- Exercise brief -
Return only the lines running from the line with "outside the ears" down to the line with "cad_parts[node].hide_render = cad_parts[node].hide_viewport", both included, exactly as they appear.

- Data shown -
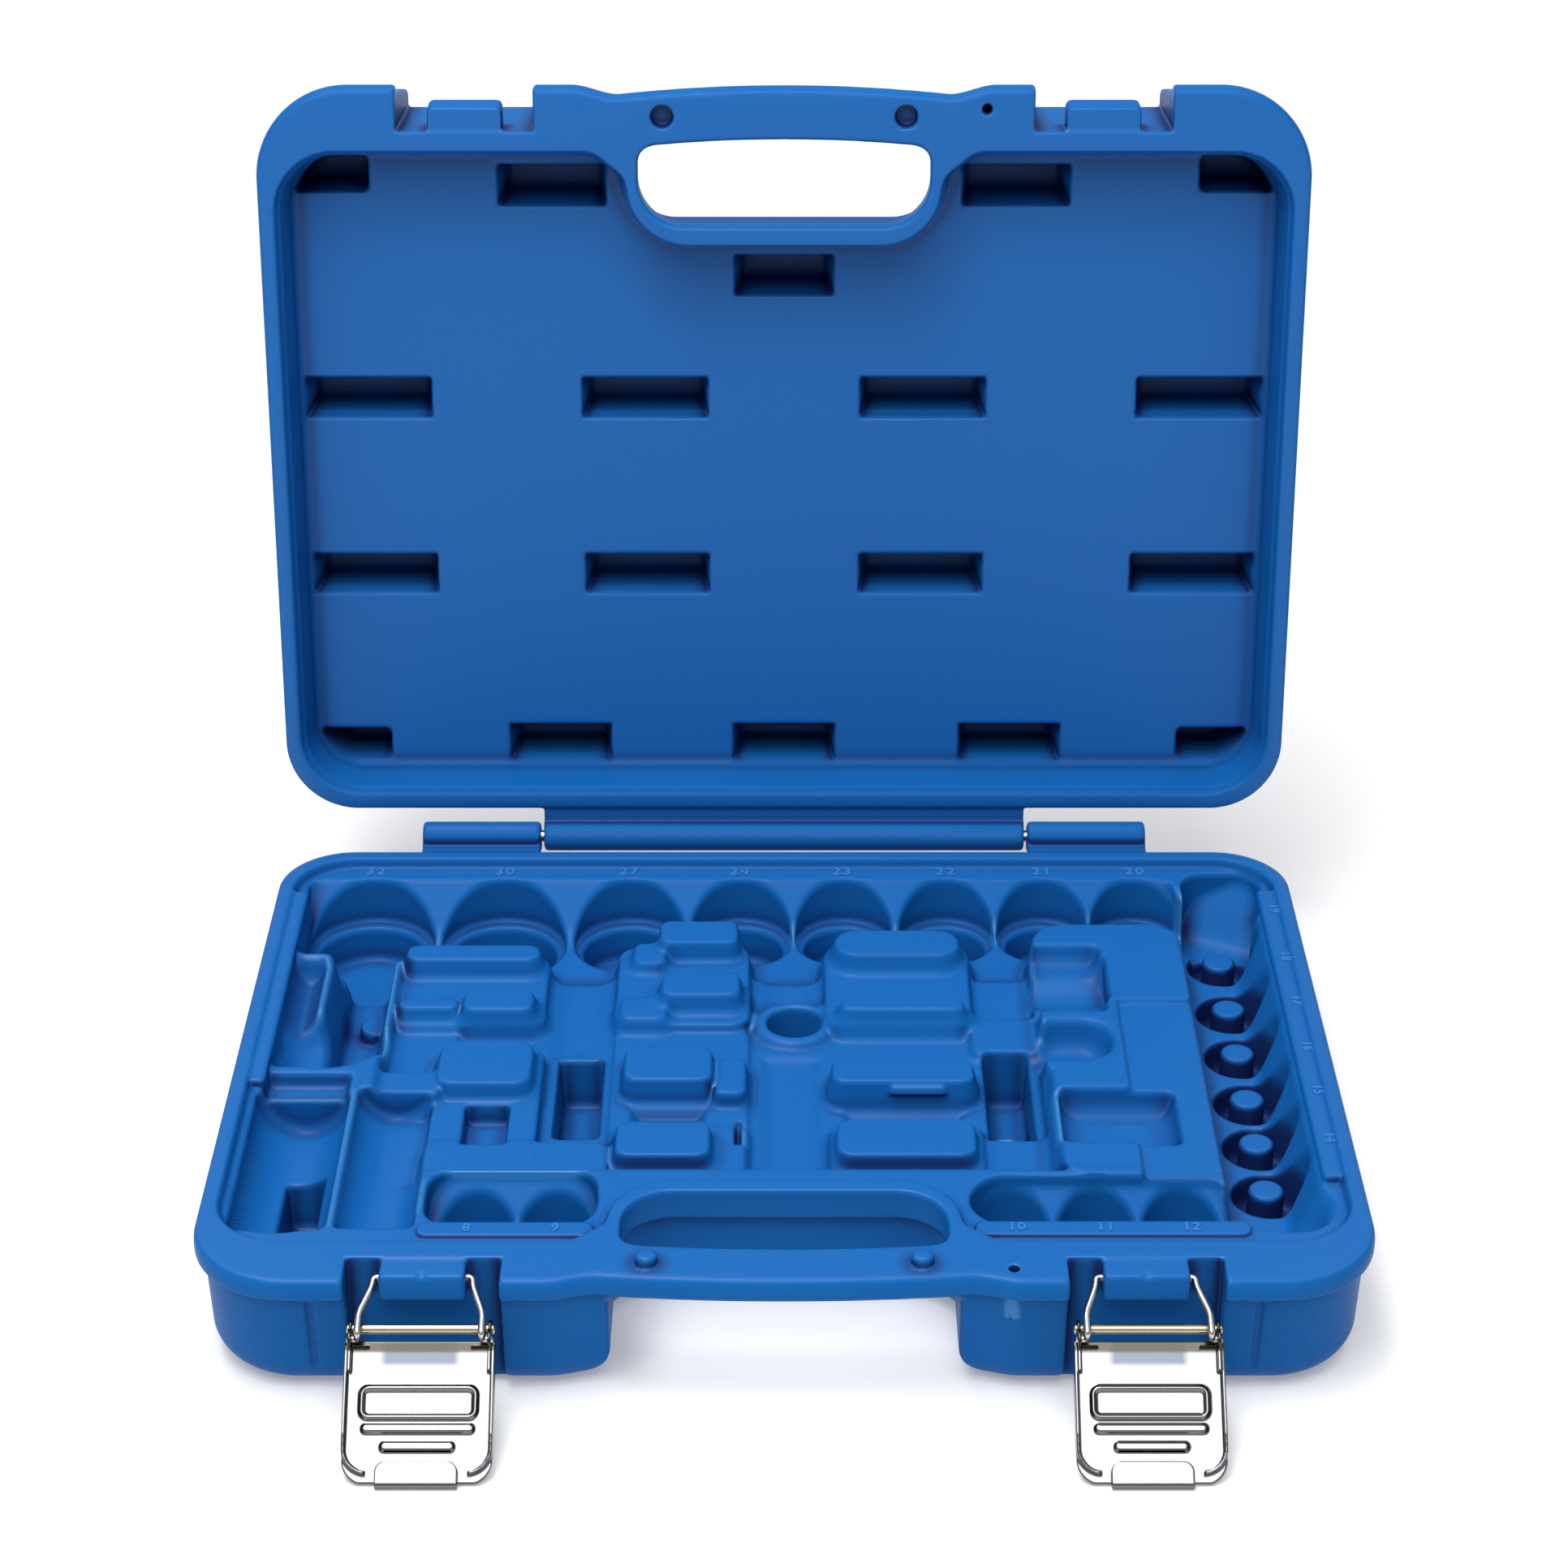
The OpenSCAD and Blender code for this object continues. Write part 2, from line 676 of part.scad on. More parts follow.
module latch_lever(sx) {
    half = lever_half;
    plate_z = -pivot_up - sheet;
    color(steel)
        in_lever(sx)
            difference() {
                union() {
                    // plate with rounded lower corners
                    translate([0, 0, plate_z])
                        linear_extrude(sheet) {
                            plan(-half, half, -fold_u + 2.5, -8, 7);
                            translate([-half, -20]) square([2 * half, 20]);
                            translate([-half + 7, -fold_u]) square([2 * half - 14, 20]);
                        }
                    // side flanges
                    for (s = [-1, 1])
                        translate([s * (half - sheet / 2) - sheet / 2, -fold_u + 9.5, plate_z])
                            cube([sheet, fold_u - 12, flange_h + sheet]);
                    // ears, set in by one sheet
                    for (s = [-1, 1])
                        translate([s * (ear_in + sheet / 2) - sheet / 2, 0, 0])
                            rotate([90, 0, 90]) linear_extrude(sheet) ear();
                    // thumb edge folded back over the plate
                    translate([-half + 9.6, -fold_u, -fold_n])
                        rotate([0, 90, 0]) cylinder(r = fold_r, h = 2 * half - 19.2);
                    translate([-half + 9.6, -fold_u, -fold_n + fold_r - sheet])
                        cube([2 * half - 19.2, 6, sheet]);
                    // beads pressed in the plate
                    bead(13.2, 16, 15.9);
                    bead(23.1, 26.1, 15.8);
                    bead(28.1, 31.3, 10.4);
                }
                // hollow of the fold
                translate([-half, -fold_u, -fold_n])
                    rotate([0, 90, 0]) cylinder(r = fold_r - sheet, h = 2 * half);
                // holes for the bail's ends and seats of the hook pin
                for (s = [-1, 1]) {
                    translate([s * (ear_in + sheet / 2) - sheet, 0, 0])
                        rotate([0, 90, 0]) cylinder(r = bail_r + run, h = 2 * sheet);
                    translate([s * (ear_in + sheet / 2) - sheet, hook_out, -hook_n])
                        rotate([0, 90, 0]) cylinder(r = rivet_r, h = 2 * sheet);
                }
            }
}

module latch_lever_left() {
    latch_lever(-1);
}

module latch_lever_right() {
    latch_lever(1);
}

// shouldered pin, headed over outside the ears
module hook_pin(sx) {
    color(zinc)
        in_lever(sx)
            translate([0, hook_out, -hook_n])
                rotate([0, 90, 0]) {
                    cylinder(r = hook_r, h = 2 * ear_in, center = true);
                    cylinder(r = rivet_r, h = 2 * ear_in + 2 * sheet + 1, center = true);
                    for (s = [-1, 1])
                        translate([0, 0, s * (ear_in + sheet + 0.4)])
                            cylinder(r = hook_r, h = 0.8, center = true);
                }
}

module hook_pin_left() {
    hook_pin(-1);
}

module hook_pin_right() {
    hook_pin(1);
}

base_half();
lid_half();
hinge_pin_left();
hinge_pin_right();
latch_bail_left();
latch_bail_right();
latch_lever_left();
latch_lever_right();
hook_pin_left();
hook_pin_right();
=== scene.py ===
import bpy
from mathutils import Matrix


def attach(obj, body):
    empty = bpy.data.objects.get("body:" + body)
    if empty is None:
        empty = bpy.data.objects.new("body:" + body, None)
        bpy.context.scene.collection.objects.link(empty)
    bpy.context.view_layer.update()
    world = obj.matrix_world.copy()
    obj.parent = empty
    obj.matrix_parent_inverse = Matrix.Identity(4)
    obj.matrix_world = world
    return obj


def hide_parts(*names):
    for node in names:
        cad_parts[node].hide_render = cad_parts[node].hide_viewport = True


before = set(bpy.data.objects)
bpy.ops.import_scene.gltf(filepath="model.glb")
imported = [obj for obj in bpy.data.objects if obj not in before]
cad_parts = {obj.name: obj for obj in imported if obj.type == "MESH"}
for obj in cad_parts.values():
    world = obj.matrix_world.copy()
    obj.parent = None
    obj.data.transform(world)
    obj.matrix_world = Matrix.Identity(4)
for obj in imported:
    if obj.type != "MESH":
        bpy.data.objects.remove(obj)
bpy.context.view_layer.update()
import math
from itertools import product
import bpy
import numpy as np
from mathutils import Matrix, Vector

# Lengths are millimetres up to the calls that make a mesh, which is in metres. A half is carved rim up: its rim is
# at z 0 and its outside below. s is the distance from the hinge axis toward the latches.
MM = 0.001
HALF_CELL = 0.7
LEVER_CELL = 0.22
HALF_W, HALF_D = 170, 123.5
BASE_H, LID_H = 44.0, 48.0
HINGE_Y, HINGE_Z = 133.0, 44.2
AXIS_UP = 0.2                       # from a rim to the hinge axis
OPEN = math.radians(97.47)
FRONT_R, BACK_R = 30.0, 24.0        # corners of the outline
RIM_STEP = 2.5                      # the walls stand in from the rim
PEG_X, PEG_S = 39.1, 247.1
TIE_X, TIE_Y, TIE_R = 64.9, -116.5, 1.6

LATCH_X = 102.3
BAIL_Y, BAIL_Z = -114.5, 39.5
BAIL_LENGTH, BAIL_HANG = 18.6, math.radians(30.7)
PIVOT_Y = BAIL_Y - BAIL_LENGTH * math.cos(BAIL_HANG)
PIVOT_Z = BAIL_Z - BAIL_LENGTH * math.sin(BAIL_HANG)
LEVER_DEG = 41.942913928
LEVER_LEAN = math.radians(LEVER_DEG)
HOOK_Y, HOOK_Z = 3.2, -1.8          # hook pin in the lever's frame


def Y(s):
    return HINGE_Y - s


# ---------------------------------------------------------------- distances
def smin(a, b, k):
    """smaller of two distances, blended over k"""
    if k <= 0:
        return np.minimum(a, b)
    h = np.clip(0.5 + 0.5 * (b - a) / k, 0, 1)
    return b + (a - b) * h - k * h * (1 - h)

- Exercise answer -
// shouldered pin, headed over outside the ears
module hook_pin(sx) {
    color(zinc)
        in_lever(sx)
            translate([0, hook_out, -hook_n])
                rotate([0, 90, 0]) {
                    cylinder(r = hook_r, h = 2 * ear_in, center = true);
                    cylinder(r = rivet_r, h = 2 * ear_in + 2 * sheet + 1, center = true);
                    for (s = [-1, 1])
                        translate([0, 0, s * (ear_in + sheet + 0.4)])
                            cylinder(r = hook_r, h = 0.8, center = true);
                }
}

module hook_pin_left() {
    hook_pin(-1);
}

module hook_pin_right() {
    hook_pin(1);
}

base_half();
lid_half();
hinge_pin_left();
hinge_pin_right();
latch_bail_left();
latch_bail_right();
latch_lever_left();
latch_lever_right();
hook_pin_left();
hook_pin_right();
=== scene.py ===
import bpy
from mathutils import Matrix


def attach(obj, body):
    empty = bpy.data.objects.get("body:" + body)
    if empty is None:
        empty = bpy.data.objects.new("body:" + body, None)
        bpy.context.scene.collection.objects.link(empty)
    bpy.context.view_layer.update()
    world = obj.matrix_world.copy()
    obj.parent = empty
    obj.matrix_parent_inverse = Matrix.Identity(4)
    obj.matrix_world = world
    return obj


def hide_parts(*names):
    for node in names:
        cad_parts[node].hide_render = cad_parts[node].hide_viewport = True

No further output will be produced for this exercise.